As is familiar, such a step: 1) constitutes an increase in adaptability over a system capable only of emotions (e.g., planning), and 2) it is generated by a modification and addition to processes already present in emotion systems. Yet again, we have a next macro-evolutionary step of increasing adaptedness to adaptability. It is worth pointing out that this sequence of knowing, learning, emotions, and reflexive consciousness is in fact the sequence in which these phenomena evolved (Bickhard, 1980b, 1988b; Campbell & Bickhard, 1986).

One additional phenomena emergent with reflexive consciousness will be mentioned. Just as the flow of first level interaction is inherently contentful, with the content being about environmental properties, the flow of second level knowing will be inherently contentful, with the content being about first level properties. There are many important kinds of such properties, such as the predicational organization of interactive anticipations. But one that is of focal concern is that of the properties that distinguish one kind of ongoing first level interactive flow from another -- the properties that distinguish one experiential flow from another. I would offer this kind of second level analysis and representation as a model of the emergence of the consciousness of experience, and of the quality of experience, including, in cases of highly abstract analysis, perceptual qualia.

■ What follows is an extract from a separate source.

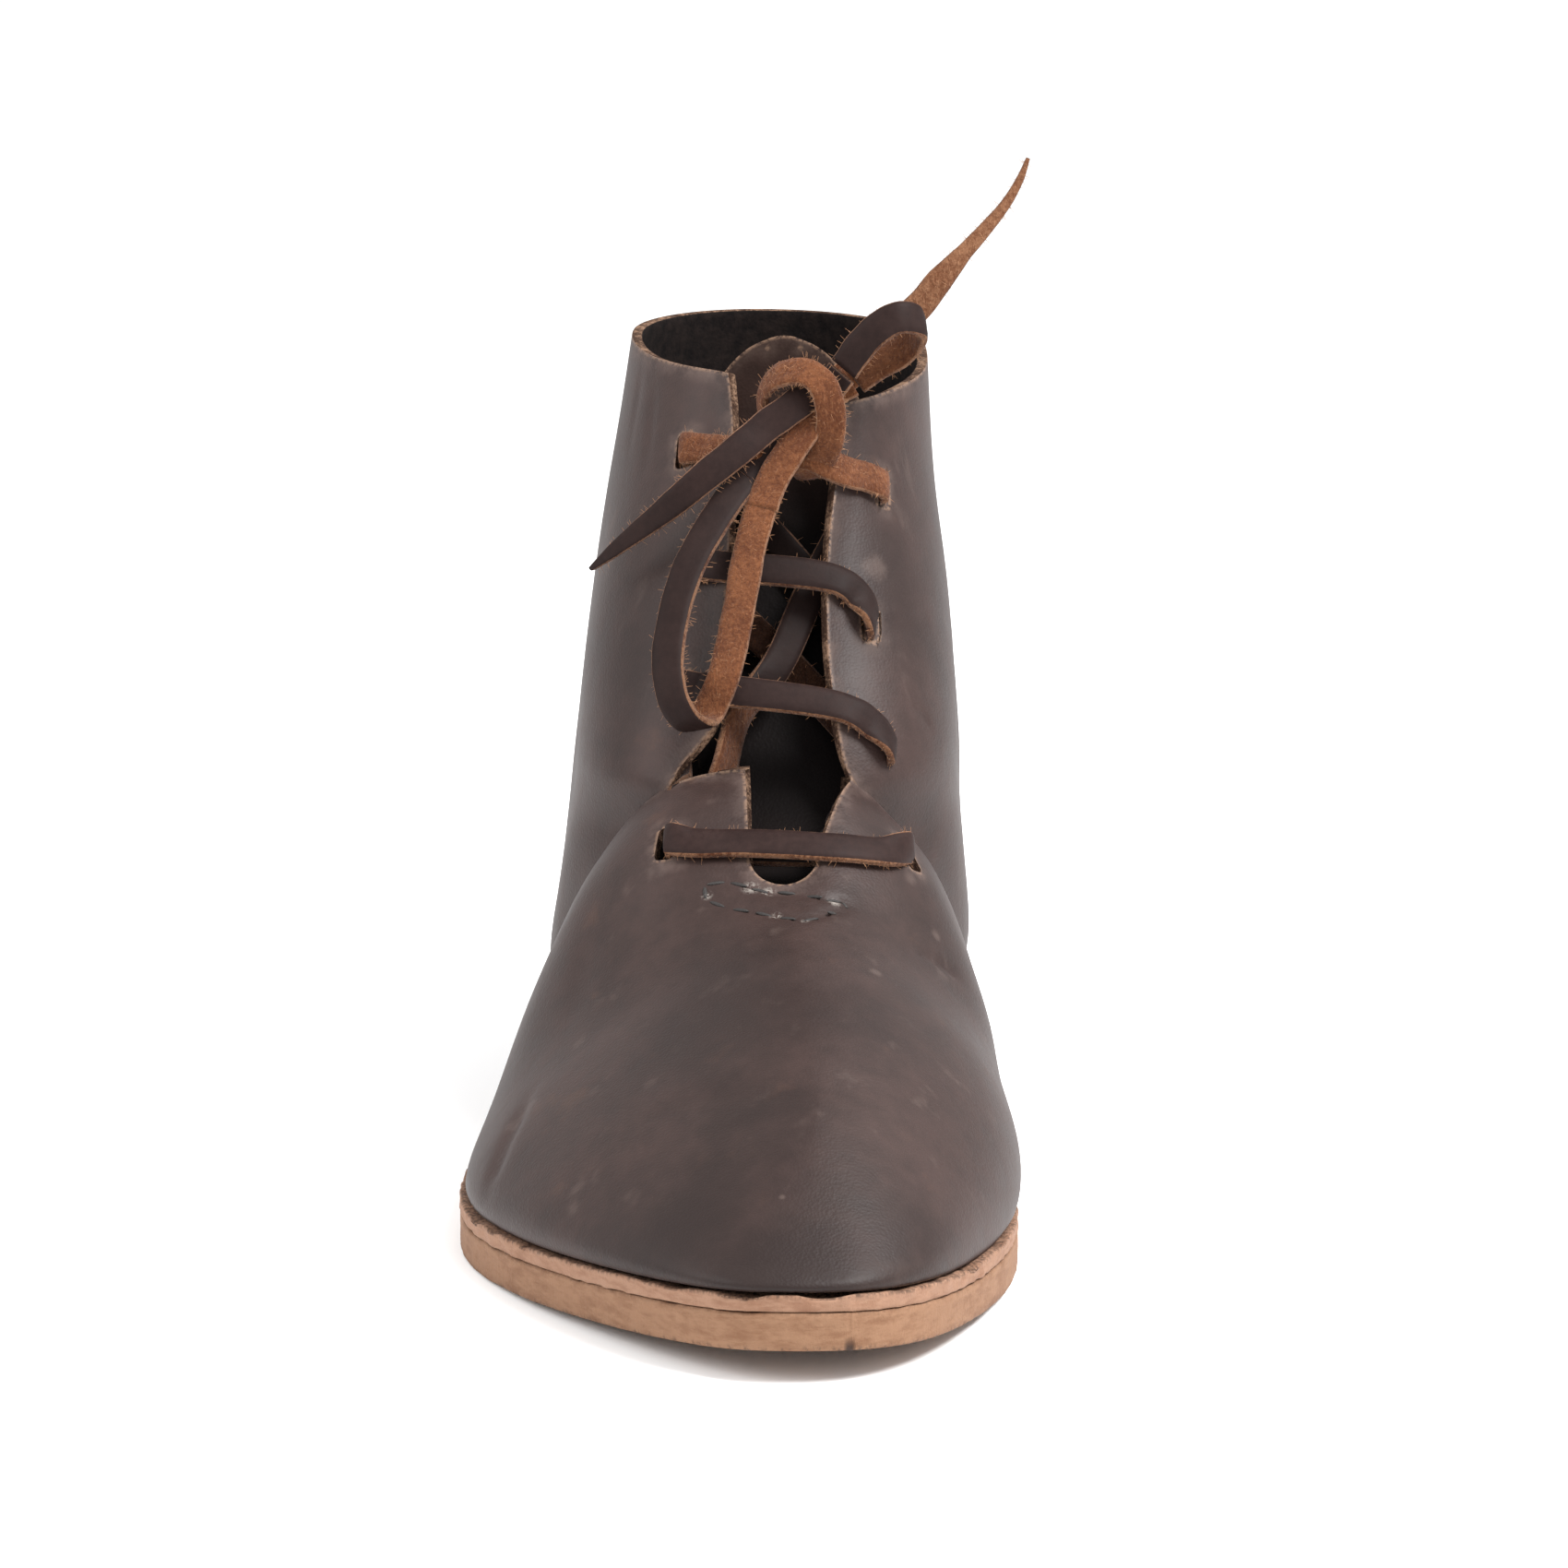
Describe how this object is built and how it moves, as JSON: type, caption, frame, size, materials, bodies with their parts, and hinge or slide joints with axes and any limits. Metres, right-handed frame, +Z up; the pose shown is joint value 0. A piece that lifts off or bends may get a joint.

Qualities of experience, in this model, are emergences of second level analysis of first level experience. They are not originary and constitutive of that first level experience. Qualia, for example, are not building blocks of perception, nor of perceptual experience. It is a vestige of mistaken positivistic empiricism to assume that they are.

7. Conclusion

We have traced higher order forms of anticipatory processes through the macro-evolutionary sequence of (interactive) knowing, learning, emotions, and reflexive consciousness, finding along the way many concurrent and companion emergences of mental characteristics and properties. Anticipation is at the core of self-maintenance -- at all levels.